Insomma, guardando alle due vicende di Firenze e Salerno è indubbio il peso delle sentenze emanate dalla giustizia amministrativa, che colpendo le procedure per ora hanno fermato la realizzazione dei masterplan. Ma data la validità di tali masterplan, che permane, l’importanza per i sistemi aeroportuali che vanno a costituire, la necessità e il consenso generale che li supporta, entrambi i progetti a questo punto potrebbero e dovrebbero essere considerati casi esemplari di opere da far ripartire al più presto. Ossia opere approvate, finanziate e quasi cantierabili (nel caso di Salerno la gara di appalto per la pista era già partita) da riavviare verso la fase realizzativa con commissari o qualunque altro accorgimento sia ritenuto utile per completare gli iter senza più sorprese.
E tra i due masterplan, non c’è dubbio che quello di Firenze sia il più urgente, necessario e giustificato, perché nel nostro caso non ci sono in ballo “solo” le esigenze di supporto alla ripresa, allo sviluppo e all’occupazione delle aree interessate e della regione (com’è per Salerno e gran parte dei progetti infrastrutturali), ma anche la necessità di colmare un gap aeroportuale unico, di rispondere alle esigenze di un traffico già esistente e soprattutto di perseguire le note finalità di risanamento ambientale e operativo d’interesse generale per cittadini e territorio su cui si basa la nuova pista del “Vespucci” e che in un paese civile dovrebbero poter prevalere su qualunque pasticcio burocratico e amministrativo.

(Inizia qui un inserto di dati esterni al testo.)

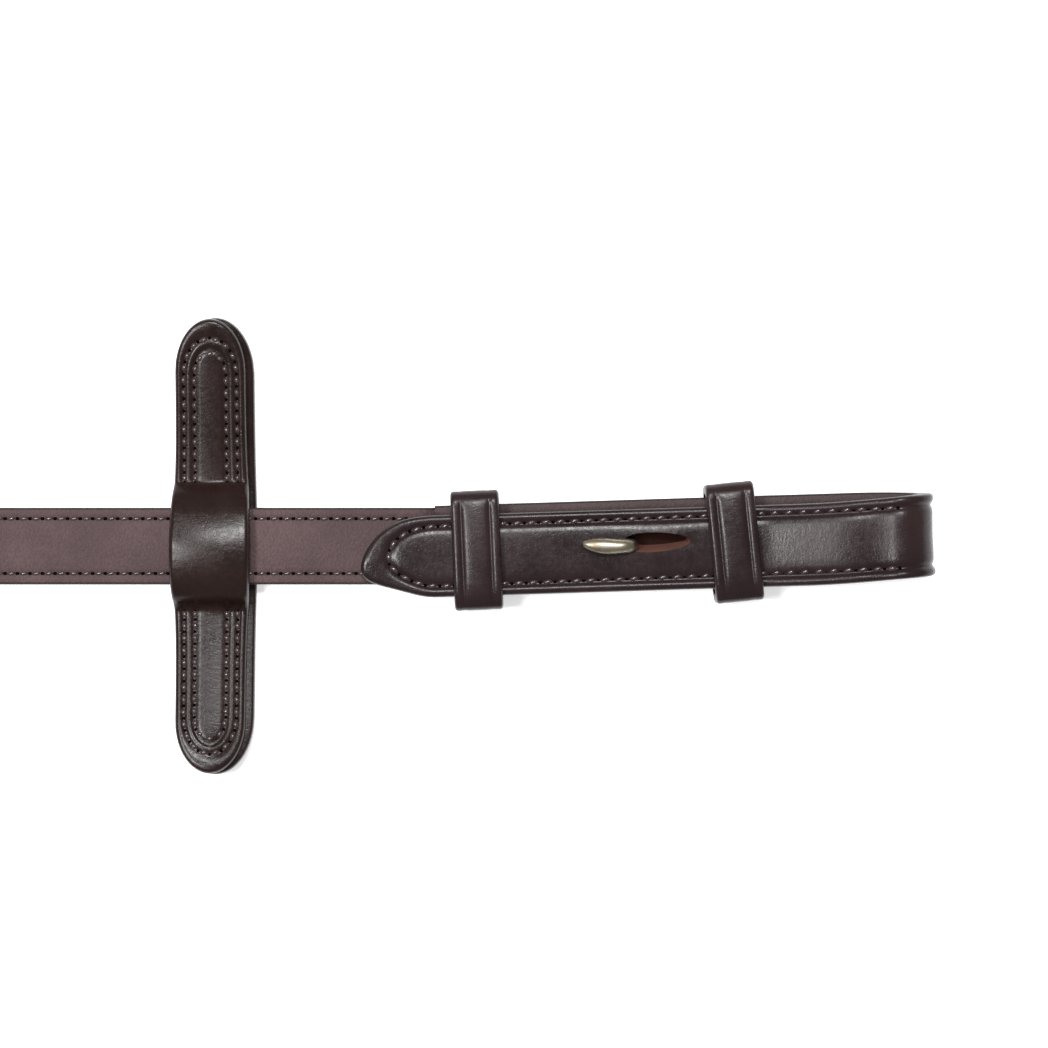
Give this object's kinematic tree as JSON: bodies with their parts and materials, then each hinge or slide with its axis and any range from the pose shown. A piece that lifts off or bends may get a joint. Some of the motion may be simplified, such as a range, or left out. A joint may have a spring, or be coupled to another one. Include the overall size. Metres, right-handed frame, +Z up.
{
  "type": "leather reins",
  "caption": "Pair of narrow lined leather riding reins with rein stops, hook-stud bit ends and a centre buckle, the middle stretch wound into a tied coil.",
  "frame": {"origin": "on the ground under the centre buckle, midway between the two bit ends", "axes": "+X along the reins to the right bit end, +Z up from the surface the reins lie on"},
  "size_m": [0.8054, 0.0952, 0.0226],
  "materials": {
    "outer_leather": "waxed, soft gloss",
    "lining_leather": "matte, pebbled grip",
    "tie_leather": "satin",
    "thread": "waxed thread",
    "hook_metal": "pale, polished",
    "buckle_metal": "pale, polished",
    "plate_steel": "brushed"
  },
  "bodies": {
    "reins": {"rein_strap_right": "outer_leather", "rein_lining_right": "lining_leather", "rein_stitching_right": "thread", "billet_right": "outer_leather", "billet_lining_right": "lining_leather", "billet_stitching_right": "thread", "hook_stud_right": "hook_metal", "hook_plate_right": "plate_steel", "fixed_keeper_right": "outer_leather", "coil_tie_right": "tie_leather", "rein_strap_left": "outer_leather", "rein_lining_left": "lining_leather", "rein_stitching_left": "thread", "billet_left": "outer_leather", "billet_lining_left": "lining_leather", "billet_stitching_left": "thread", "hook_stud_left": "hook_metal", "hook_plate_left": "plate_steel", "fixed_keeper_left": "outer_leather", "coil_tie_left": "tie_leather", "rein_coil": "outer_leather", "centre_strap": "outer_leather", "buckle_chape": "outer_leather", "chape_stitching": "thread", "buckle_frame": "buckle_metal", "buckle_keeper": "outer_leather", "point_end": "outer_leather"},
    "stop_right": {"stop_front_right": "outer_leather", "stop_back_right": "outer_leather", "stop_stitching_right": "thread"},
    "stop_left": {"stop_front_left": "outer_leather", "stop_back_left": "outer_leather", "stop_stitching_left": "thread"},
    "runner_right": {"runner_keeper_right": "outer_leather"},
    "runner_left": {"runner_keeper_left": "outer_leather"},
    "tongue": {"buckle_tongue": "buckle_metal"}
  },
  "joints": [
    {"name": "stop_right_slide", "type": "slide", "parent": "reins", "child": "stop_right", "axis": [1, 0, 0], "range_m": [-0.03, 0.018]},
    {"name": "runner_right_slide", "type": "slide", "parent": "reins", "child": "runner_right", "axis": [0.9995, 0.0314, 0], "range_m": [-0.01, 0.015]},
    {"name": "stop_left_slide", "type": "slide", "parent": "reins", "child": "stop_left", "axis": [-1, 0, 0], "range_m": [-0.03, 0.018]},
    {"name": "runner_left_slide", "type": "slide", "parent": "reins", "child": "runner_left", "axis": [-0.9995, -0.0314, 0], "range_m": [-0.01, 0.015]},
    {"name": "tongue_hinge", "type": "hinge", "parent": "reins", "child": "tongue", "pos_m": [0.006, 0, 0.0113], "axis": [0, 0, 1], "range_deg": [0, 4]}
  ]
}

Ci aspettiamo quindi che il masterplan di Firenze stia fin da subito sui tavoli nazionali assieme alle altre opere strategiche (anche toscane) e che il governo regionale attuale e prossimo, qualunque sia e magari (almeno in un’evenienza come questa) in modo bipartisan, lavori in tal senso, partecipando per quanto di sua competenza e possibilità alla costruzione dei provvedimenti che stanno per essere predisposti per la ripartenza del paese.
Speriamo comunque che la pista si faccia nell’immediato, se i Signori del Consiglio di Stato ritornano sui loro passi con buonsenso, oppure fra tre o quattro anni, ma si farà. Il Vespucci avrà il suo sviluppo.